— Collection entries —
--- begin ---

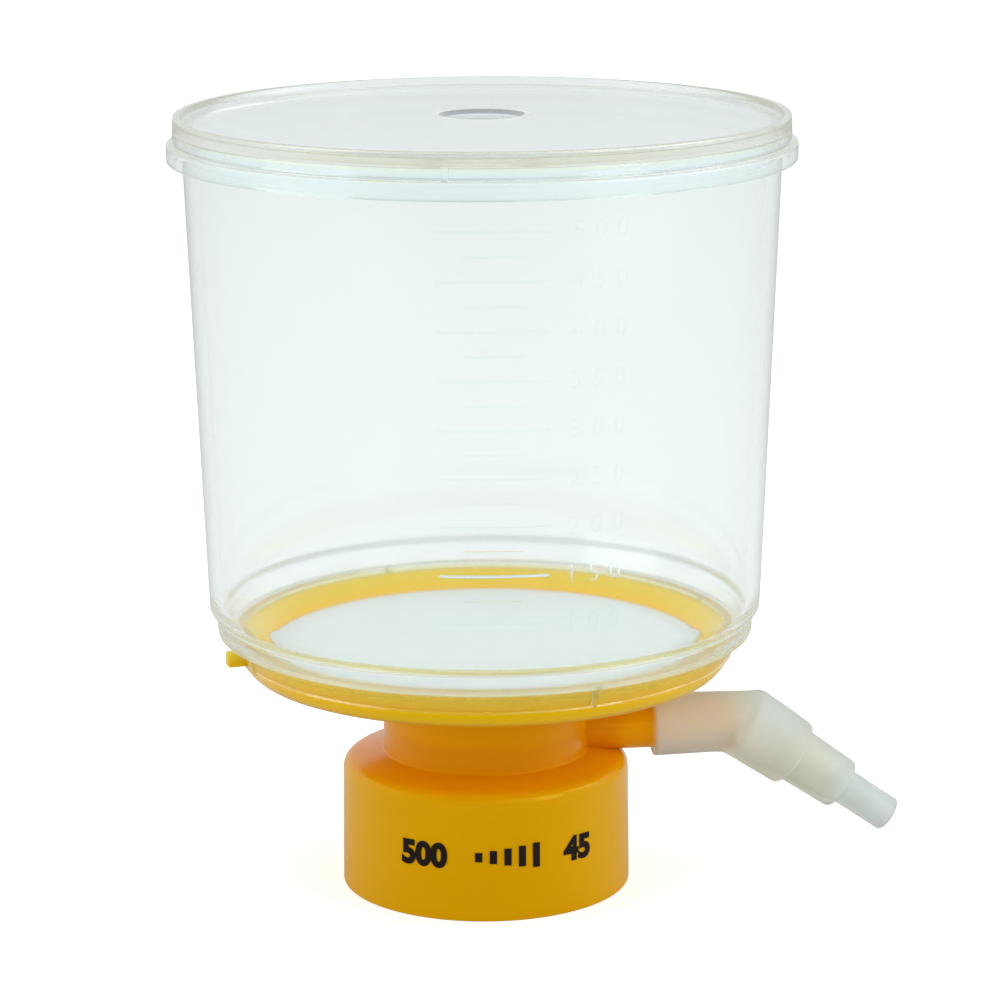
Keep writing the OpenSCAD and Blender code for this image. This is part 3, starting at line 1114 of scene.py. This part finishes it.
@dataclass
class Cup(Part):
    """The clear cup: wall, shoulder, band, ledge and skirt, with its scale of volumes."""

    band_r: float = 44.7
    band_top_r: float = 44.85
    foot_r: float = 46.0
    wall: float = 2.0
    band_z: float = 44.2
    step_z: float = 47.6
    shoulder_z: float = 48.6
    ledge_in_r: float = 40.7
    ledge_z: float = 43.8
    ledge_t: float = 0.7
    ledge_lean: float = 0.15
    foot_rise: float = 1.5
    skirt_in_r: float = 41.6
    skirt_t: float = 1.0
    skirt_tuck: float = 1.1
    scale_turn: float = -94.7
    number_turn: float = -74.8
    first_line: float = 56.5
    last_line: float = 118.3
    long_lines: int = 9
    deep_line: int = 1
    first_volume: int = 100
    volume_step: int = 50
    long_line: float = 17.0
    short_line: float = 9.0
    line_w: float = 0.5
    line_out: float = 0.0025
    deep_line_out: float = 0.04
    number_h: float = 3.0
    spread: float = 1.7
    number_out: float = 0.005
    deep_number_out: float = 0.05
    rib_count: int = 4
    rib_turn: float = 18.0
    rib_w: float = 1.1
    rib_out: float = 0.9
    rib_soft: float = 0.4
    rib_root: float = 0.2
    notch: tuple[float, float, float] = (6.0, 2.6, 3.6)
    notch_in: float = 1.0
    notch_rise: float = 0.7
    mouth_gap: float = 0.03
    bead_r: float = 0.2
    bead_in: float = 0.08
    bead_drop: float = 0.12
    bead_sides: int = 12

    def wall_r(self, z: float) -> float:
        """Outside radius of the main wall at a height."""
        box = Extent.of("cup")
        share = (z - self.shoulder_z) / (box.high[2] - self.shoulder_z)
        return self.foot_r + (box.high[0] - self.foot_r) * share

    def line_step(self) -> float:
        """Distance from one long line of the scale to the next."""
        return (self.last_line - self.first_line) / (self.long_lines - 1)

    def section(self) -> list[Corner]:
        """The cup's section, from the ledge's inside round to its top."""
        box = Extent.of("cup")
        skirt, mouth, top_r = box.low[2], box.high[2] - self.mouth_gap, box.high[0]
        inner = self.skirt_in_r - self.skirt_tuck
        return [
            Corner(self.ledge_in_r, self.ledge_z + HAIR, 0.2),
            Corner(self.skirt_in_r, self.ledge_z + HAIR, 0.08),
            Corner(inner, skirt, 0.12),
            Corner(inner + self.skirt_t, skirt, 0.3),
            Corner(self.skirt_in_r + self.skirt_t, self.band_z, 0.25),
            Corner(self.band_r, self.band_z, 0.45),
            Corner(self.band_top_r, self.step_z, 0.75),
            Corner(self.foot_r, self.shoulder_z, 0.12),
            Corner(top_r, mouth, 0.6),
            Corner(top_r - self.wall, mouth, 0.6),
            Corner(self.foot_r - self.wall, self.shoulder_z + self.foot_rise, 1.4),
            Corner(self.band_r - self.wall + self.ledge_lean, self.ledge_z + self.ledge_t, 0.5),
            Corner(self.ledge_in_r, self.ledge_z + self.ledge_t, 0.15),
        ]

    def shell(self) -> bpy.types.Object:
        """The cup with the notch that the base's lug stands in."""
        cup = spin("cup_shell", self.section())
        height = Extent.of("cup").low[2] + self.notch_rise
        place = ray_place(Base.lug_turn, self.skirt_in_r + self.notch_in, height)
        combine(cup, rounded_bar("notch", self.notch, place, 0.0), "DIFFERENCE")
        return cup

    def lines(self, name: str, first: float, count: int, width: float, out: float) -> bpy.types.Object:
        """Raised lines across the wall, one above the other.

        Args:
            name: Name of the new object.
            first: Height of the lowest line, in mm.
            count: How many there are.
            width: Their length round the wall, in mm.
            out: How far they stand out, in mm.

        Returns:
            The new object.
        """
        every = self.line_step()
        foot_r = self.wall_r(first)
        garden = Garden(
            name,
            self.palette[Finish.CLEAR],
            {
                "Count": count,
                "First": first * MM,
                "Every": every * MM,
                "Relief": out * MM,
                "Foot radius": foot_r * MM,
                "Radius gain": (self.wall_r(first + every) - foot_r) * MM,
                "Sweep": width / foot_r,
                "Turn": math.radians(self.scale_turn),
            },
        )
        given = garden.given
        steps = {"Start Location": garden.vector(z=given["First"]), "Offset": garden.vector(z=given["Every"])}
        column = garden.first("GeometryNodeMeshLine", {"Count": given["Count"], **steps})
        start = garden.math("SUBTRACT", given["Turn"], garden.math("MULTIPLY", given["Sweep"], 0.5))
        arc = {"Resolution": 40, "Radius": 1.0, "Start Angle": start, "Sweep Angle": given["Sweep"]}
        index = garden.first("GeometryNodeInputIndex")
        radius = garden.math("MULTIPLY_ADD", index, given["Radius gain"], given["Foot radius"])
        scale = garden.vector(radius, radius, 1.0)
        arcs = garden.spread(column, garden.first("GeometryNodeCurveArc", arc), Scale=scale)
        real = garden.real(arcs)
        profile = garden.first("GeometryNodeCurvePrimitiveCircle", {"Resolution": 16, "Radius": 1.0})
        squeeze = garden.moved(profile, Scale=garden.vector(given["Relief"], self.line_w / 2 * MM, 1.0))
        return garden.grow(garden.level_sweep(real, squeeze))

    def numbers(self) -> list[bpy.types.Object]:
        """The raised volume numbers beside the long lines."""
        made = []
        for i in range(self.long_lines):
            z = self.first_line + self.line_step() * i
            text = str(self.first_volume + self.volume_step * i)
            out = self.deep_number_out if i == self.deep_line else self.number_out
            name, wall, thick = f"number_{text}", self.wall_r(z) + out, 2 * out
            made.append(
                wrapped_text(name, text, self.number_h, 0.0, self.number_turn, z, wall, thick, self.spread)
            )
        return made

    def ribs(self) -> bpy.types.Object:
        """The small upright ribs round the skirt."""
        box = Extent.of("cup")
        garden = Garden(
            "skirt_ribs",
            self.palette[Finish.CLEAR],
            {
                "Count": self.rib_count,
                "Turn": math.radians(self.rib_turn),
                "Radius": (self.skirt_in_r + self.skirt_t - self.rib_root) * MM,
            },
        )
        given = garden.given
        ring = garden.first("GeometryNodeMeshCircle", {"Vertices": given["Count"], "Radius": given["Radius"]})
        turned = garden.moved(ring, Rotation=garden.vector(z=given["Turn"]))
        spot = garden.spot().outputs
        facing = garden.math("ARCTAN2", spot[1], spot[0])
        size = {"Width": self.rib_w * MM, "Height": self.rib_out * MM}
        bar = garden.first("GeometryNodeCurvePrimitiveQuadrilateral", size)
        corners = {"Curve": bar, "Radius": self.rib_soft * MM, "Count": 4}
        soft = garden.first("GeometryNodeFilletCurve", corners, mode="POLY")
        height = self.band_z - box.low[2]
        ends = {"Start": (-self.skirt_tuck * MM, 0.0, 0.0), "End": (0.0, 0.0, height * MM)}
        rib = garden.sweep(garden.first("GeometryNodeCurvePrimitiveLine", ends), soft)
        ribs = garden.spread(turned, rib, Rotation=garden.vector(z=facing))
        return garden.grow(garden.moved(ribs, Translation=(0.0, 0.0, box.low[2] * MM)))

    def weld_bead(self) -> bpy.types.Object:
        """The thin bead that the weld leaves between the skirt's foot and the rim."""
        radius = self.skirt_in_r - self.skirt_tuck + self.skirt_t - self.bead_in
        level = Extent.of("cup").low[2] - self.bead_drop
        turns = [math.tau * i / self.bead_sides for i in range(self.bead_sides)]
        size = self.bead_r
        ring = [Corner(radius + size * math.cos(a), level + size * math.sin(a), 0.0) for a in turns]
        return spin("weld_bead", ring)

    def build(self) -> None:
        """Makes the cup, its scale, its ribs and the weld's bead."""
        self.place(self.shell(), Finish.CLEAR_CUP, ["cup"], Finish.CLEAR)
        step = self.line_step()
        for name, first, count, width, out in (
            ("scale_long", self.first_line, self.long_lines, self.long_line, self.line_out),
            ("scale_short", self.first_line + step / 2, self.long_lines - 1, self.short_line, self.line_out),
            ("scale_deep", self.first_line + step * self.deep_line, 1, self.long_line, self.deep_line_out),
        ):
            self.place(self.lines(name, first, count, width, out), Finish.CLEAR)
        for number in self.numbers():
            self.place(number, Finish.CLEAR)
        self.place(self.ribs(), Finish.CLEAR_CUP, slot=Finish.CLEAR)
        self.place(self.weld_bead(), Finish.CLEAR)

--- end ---
--- begin ---

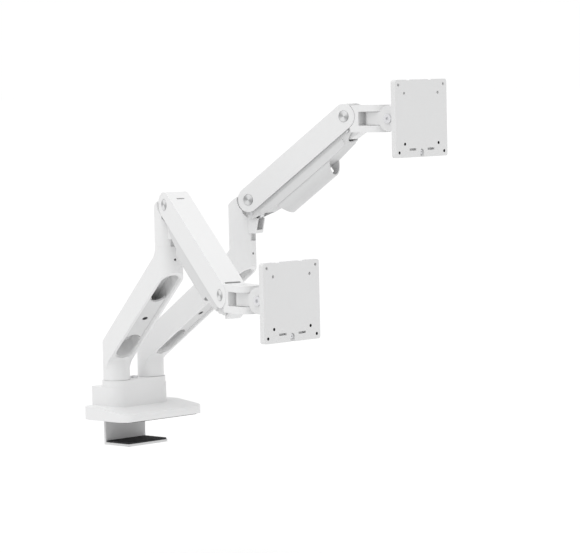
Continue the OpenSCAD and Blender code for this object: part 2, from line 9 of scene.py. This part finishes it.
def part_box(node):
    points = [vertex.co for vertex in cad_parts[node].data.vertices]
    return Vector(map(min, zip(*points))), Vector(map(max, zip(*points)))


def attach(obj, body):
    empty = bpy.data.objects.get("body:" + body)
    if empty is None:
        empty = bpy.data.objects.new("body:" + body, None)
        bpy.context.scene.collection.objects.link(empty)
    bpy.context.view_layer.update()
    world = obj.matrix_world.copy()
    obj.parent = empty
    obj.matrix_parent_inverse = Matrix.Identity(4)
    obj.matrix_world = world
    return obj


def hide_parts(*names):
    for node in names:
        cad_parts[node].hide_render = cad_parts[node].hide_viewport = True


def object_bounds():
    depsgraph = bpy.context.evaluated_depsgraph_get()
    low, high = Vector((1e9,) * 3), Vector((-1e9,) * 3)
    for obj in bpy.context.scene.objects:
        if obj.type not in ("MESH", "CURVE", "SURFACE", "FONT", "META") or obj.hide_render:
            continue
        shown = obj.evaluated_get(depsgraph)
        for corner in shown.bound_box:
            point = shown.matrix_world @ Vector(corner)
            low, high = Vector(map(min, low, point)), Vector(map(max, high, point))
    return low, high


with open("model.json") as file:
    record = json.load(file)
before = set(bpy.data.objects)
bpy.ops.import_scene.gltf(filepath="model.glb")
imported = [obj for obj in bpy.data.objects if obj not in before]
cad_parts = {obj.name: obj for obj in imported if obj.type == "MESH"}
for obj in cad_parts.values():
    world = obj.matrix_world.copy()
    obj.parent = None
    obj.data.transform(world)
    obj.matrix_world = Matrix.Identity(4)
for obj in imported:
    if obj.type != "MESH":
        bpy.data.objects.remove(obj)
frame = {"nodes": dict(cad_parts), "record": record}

--- end ---

— Instruction —
Set down exactly the lines from the line that contains "Keep writing the" to the line that contains "shoulder, band, ledge", both lines included, and nothing more.

— Worked answer —
Keep writing the OpenSCAD and Blender code for this image. This is part 3, starting at line 1114 of scene.py. This part finishes it.
@dataclass
class Cup(Part):
    """The clear cup: wall, shoulder, band, ledge and skirt, with its scale of volumes."""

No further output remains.